Generative KI erzeugt synthetische Bilder für das Training von Modellen
Nun will Bosch dafür eine skalierbare generative KI einsetzen, die unterschiedliche Varianten eines Produkts und Fehlerbilder erkennt und verschiedene Anordnungen und Abfolgen im Produktionsprozess berücksichtigt. Die Bosch-Forschung hat dazu ein Basismodell (Foundation Model) entwickelt, das aus großen Datensätzen des Bosch-Fertigungsnetzwerks gespeist wird. Verfeinert und spezifiziert wird das Foundation Model für Anwendungen vor Ort mit synthetisch generierten Daten. Mit dem menschlichen Auge sind die künstlich generierten Bilder nicht von realen Bildern zu unterscheiden. Damit soll es gelingen, dass die KI selbstständig die Komponenten prüft und nur noch im Zweifelsfall Sichtprüfern vorlegt.
Erfolgreich zum KI-Training eingesetzt wurden synthetisch generierte Bilder laut Bosch bereits bei ersten Anlagen in der Serienfertigung von Elektromotoren im Werk in Hildesheim. Das Werk geht davon aus, dass sich durch den neuen Ansatz die Projektlaufzeit gegenüber konventionellen Verfahren um sechs Monate verkürzt und sich Produktivitätssteigerungen in Höhe von sechsstelligen Eurobeträgen pro Jahr ergeben. Eine Ausweitung des KI-Ansatzes auf weitere Bosch-Standorte sei nun geplant.

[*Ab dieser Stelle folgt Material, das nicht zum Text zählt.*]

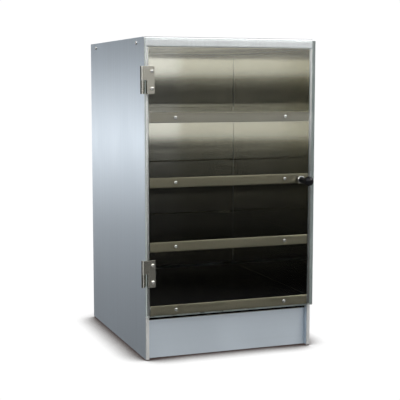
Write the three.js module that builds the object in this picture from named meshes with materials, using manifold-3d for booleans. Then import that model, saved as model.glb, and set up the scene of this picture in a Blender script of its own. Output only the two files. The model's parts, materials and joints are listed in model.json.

Fertigungsverbund liefert der generativen KI bei Bosch die notwendigen Daten
Für Rückert ist es ein Vorteil, bei der Entwicklung von KI-Lösungen aus dem Potenzial schöpfen zu können, das der Bosch-Fertigungsverbund mit rund 230 Werken bietet. „Wir nutzen neue Technologien. Generative KI hilft, vermeintliche Gegensätze in Einklang zu bringen: Individualisierung und Skalierung – beides zugleich wird mit dieser Technologie möglich“, hebt sie hervor.
Für Bosch rechnet sich der Einsatz von KI nach eigenen Angaben. Je nach Werksgröße und Produktion ließen sich damit Produktivitätszuwächse und Kosteneinsparungen von mehreren Hunderttausend Euro bis hin zu niedrigen einstelligen Millionenbeträgen pro Jahr und Werk erzielen. Generell sieht Bosch-Chef Hartung in künstlicher Intelligenz ein hohes Innovationspotenzial. Zudem könne es die menschliche Arbeit noch produktiver machen. „Als produzierendes Unternehmen, etablierter Fabrikausrüster und Taktgeber bei Industrie 4.0 will Bosch eine führende Rolle bei Entwicklung und Anwendung industrieller KI spielen“, unterstreicht er den Anspruch des Unternehmens.